18 de agosto del 2003.
Yo iba de prisa entre dos urgencias. Éramos socorristas voluntarios de la Cruz Roja y era un sábado con mucho trabajo. Habíamos atendido a un hombre herido con arma blanca. Lo llevamos al Hospital General, nuestro centro de referencia, pero fue toda una batalla lograr que lo ingresen ya que no conocíamos su nombre y no le acompañaba ningún pariente o conocido para hacer todo el proceso de registro. Apenas habíamos convencido a las enfermeras que se encargaran de él en lugar de dejarle morir desatendido en el pasillo del hospital.
Mi colega y yo íbamos saliendo cuando LO vi. Estaba tirado en el suelo de cimiento, bajo un calor de 40ºC, cubierto de moscas y de barro… Me paré. Y me di cuenta que aún respiraba. “Lleva dos días aquí, ha aguantado la lluvia y el sol. No hay cama para él. Es un vagabundo”, dijo el guardián del hospital. Sentí mi corazón romperse. ¡Y fue lo único! “Ya nos llama la Central, me dijo mi compañero. De todos modos, va a morir”. Y nos fuimos.
“De todos modos, va a morir”. Cierto. Como yo. Como ese otro hombre por el cual me había desplazado y cuya vida había defendido ante enfermeras que no querían hacerse cargo de un desconocido. ¿Era su vida menos importante? Morir en la calle o tirado en el patio de un hospital que necesita la cama que ocupas “inútilmente”, con “es un vagabundo” como sola identidad es morir dos veces, en lo corporal y en el resto de dignidad que le queda a aquél que se ve forzado a vivir en la calle, por circunstancias personales o estructuras sociales.
Nos fuimos. Pasamos de largo. Como aquellos hombres de aquella historia, tan ocupados por asuntos importantes y tareas urgentes. Descuidamos la caridad porque nos llamaba el deber.
No conozco su nombre, su historia, el final del drama. Pero nunca olvidé la escena y, sobre todo, que me había ido sin darle la mano, sin hacerle sentir, además del calor del sol y el suelo, el fuego del amor cristiano. Ese día, no salvé una vida, no supe ser presencia y presente para otro. Ese día, no le ayudé, pero todos los días, él me ayuda a no olvidarme de los más pobres y de los que mueren como perros cada día…
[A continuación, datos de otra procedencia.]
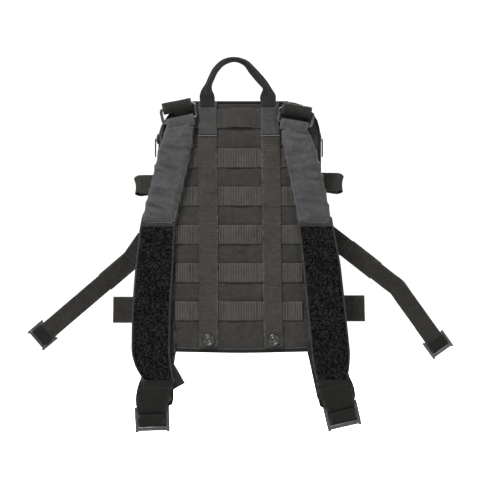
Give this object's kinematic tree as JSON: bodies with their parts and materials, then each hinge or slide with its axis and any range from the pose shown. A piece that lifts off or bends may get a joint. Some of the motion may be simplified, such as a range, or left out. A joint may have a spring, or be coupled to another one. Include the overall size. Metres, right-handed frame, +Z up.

Diarios Vicencianos analiza algunas de las experiencias más personales de los/as vicentinos/as que trabajan con personas sin hogar, residentes de barrios marginales y refugiados/as. Arrojan luz sobre los momentos que nos inspiraron, las situaciones que nos dejaron boquiabiertos y conmocionados, y las personas que se cruzaron en nuestros caminos y nos mostraron que se aún debe hacer más.
Lo que los conecta es el compromiso vicentino con los más pobres entre los pobres, y la esperanza de que, como Familia, todavía podemos hacer más.